Diabetes Management Goes ‘Bionic’ With New DeviceBy: Chris Tepedino - June 20, 2014
Researchers involved in two National Institutes of Health-funded studies have developed a ‘bionic’ pancreas that monitors a patient’s blood sugar levels and makes Type 1 diabetes more manageable.
Created by researchers at Boston University and Massachusetts General Hospital, the experimental device is not actually an organ or something transplanted within a patient’s body.
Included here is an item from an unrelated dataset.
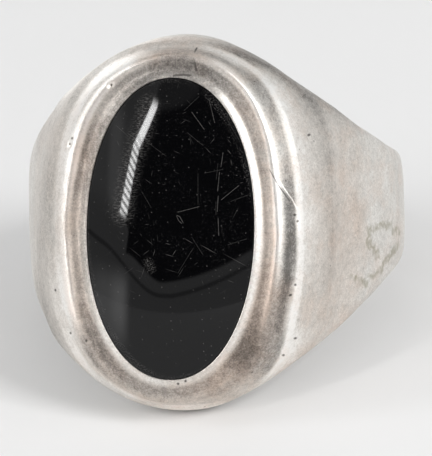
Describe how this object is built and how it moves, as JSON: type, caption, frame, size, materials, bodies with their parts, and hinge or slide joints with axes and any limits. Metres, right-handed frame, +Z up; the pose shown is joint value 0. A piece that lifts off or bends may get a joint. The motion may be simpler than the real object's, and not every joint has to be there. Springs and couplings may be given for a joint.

It involves three parts: two pager-sized hormone pumps, connected to the body through thin tubes inserted under the skin, and a small “brick,” combining an iPhone and continuous glucose monitor, to coordinate when each hormone should be delivered, co-author Edward Damiano of the Boston University Department of Biomedical Engineering told the USA Today.
One pump delivers insulin, a hormone that lowers blood sugar, and the other deliver glucagon, which raises blood sugar. Glucagon is often used as a “rescue” drug or an antidote for insulin, as almost 10 percent of diabetes-related deaths are due to hypoglycemia, or accidental insulin overdose, according to CBS News.
Results, which are published in the New England Journal of Medicine, that the device did a better job of monitoring and managing blood sugar levels than the patients who monitored levels on their own. The device kept blood sugar levels more consistent than those without the device.
Additionally, researchers found patients in the study needed 37 percent fewer interventions for hypoglycemia.
“What we’re building is a system that uses glucagon like a brake in a car,” Damiano told CBS News. “The insulin is like the accelerator and the glucagon is like the brake system.”
The device would allow for people with Type 1 diabetes to do away with the standard stick-your-finger testing for blood sugar levels and manual insulin injections, as well as the worry of keeping up with unpredictable blood sugar changes after meals or daily activity.
“It’s a fully autonomous soup-to-nuts solution,” Damiano said. “You enter the patient’s body weight. That is it, and then it just starts controlling blood sugar. Basically, it takes the burden of day-to-day diabetes management off your shoulders.”